The race for last place is almost a dead heat among Global, Emerging Markets and US.  Over the past year, 82% -83% of managers in these categories underperformed.  This result also deteriorates over time.  Over the past ten years, 97% – 98% underperformed.

This is the same pattern as for US active managers   …only worse.

The performance figures are after all fees–management, administrative, marketing…–except for the sales charges levied by traditional brokers.

More importantly, the figures for each period include all funds active during that time, not just the ones that made it through the entire period.  That’s key because over the past ten years about half of the funds active for part of the time were either shut down or (more likely) merged with other funds.  It’s possible that one or two of the defunct funds were great performers but  for some reason couldn’t be sold.  However, in my experience, the overwhelming majority would have been folded because the performance was bad.
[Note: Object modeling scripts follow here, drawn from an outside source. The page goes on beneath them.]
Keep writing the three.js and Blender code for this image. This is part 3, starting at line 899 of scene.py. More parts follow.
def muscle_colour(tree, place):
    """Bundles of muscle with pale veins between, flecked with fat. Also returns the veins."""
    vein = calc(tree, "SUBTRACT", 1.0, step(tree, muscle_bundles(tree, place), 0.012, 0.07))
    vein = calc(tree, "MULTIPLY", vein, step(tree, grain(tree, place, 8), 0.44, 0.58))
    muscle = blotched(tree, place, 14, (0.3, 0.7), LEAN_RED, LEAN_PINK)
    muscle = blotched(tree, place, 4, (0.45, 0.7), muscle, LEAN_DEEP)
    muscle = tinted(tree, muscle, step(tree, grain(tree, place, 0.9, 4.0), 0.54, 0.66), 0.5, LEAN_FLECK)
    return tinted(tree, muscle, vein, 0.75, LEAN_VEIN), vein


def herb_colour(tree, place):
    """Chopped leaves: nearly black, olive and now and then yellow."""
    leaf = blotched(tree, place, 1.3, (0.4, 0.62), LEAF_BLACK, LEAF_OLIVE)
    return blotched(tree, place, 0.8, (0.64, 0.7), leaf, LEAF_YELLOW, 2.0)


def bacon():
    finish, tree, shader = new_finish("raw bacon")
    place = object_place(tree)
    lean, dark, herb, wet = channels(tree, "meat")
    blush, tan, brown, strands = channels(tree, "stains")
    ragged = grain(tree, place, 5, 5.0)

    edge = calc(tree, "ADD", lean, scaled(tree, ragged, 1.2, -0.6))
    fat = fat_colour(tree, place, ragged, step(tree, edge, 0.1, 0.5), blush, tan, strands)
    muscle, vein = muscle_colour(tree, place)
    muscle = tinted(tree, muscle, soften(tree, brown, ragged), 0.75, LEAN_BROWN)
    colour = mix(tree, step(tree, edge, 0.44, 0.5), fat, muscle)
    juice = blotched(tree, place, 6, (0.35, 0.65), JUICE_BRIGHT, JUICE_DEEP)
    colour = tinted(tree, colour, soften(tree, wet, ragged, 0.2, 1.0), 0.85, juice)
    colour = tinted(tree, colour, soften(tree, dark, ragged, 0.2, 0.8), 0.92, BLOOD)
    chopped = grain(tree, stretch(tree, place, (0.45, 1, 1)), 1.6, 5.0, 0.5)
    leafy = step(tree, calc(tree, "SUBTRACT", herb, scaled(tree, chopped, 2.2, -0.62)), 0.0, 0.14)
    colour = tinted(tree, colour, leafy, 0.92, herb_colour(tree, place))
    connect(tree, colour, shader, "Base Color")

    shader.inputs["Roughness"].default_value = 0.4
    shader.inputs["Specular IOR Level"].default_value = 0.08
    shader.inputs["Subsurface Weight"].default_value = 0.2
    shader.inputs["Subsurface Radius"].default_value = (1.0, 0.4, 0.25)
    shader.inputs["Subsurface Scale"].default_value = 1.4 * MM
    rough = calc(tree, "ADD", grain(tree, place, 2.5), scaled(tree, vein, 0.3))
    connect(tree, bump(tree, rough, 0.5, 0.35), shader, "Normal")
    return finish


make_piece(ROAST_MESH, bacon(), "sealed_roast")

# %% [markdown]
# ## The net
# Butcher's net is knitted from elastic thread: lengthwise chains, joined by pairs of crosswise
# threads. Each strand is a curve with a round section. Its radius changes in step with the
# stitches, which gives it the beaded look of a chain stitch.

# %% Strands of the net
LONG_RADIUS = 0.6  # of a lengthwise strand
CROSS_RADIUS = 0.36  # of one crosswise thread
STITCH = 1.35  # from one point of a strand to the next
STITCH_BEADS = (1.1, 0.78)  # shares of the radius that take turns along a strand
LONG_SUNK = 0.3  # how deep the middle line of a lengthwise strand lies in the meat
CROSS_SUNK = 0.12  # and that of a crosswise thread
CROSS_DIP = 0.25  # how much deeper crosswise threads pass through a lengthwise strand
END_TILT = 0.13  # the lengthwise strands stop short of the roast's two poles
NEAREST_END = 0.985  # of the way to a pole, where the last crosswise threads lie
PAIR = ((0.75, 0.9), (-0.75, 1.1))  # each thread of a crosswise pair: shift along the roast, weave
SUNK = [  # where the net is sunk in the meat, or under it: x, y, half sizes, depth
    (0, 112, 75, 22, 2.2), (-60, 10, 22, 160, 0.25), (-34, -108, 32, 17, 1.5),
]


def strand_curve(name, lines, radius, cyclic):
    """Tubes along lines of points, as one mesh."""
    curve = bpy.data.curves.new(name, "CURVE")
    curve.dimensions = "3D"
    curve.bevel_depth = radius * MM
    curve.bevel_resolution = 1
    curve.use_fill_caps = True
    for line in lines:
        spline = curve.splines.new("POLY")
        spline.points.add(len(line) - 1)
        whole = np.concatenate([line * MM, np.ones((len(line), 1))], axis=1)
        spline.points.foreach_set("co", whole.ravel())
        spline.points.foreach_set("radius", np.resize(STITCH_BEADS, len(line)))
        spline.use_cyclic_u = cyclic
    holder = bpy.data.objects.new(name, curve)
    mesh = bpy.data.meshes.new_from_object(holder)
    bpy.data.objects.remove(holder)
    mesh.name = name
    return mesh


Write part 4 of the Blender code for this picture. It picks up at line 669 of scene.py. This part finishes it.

Similar figures for the survivors confirms my belief.  The 10-year record for this smaller, hardier, group shows around half the funds outperforming their indices–except for the emerging markets category where over two-thirds of the surviving managers still underperform.

Why do clients put up with this?

One answer is that the absolute returns have been between 5% and 10% yearly in euros.  On the low side that means up by almost 65% over the past decade.  That’s not all that investors could reasonable have expected, but it’s not a loss.  So alarm bells don’t go off when holders get their statements.

Another is that they aren’t.  These sad figures for active managers are the biggest explanation for the popularity of passive products.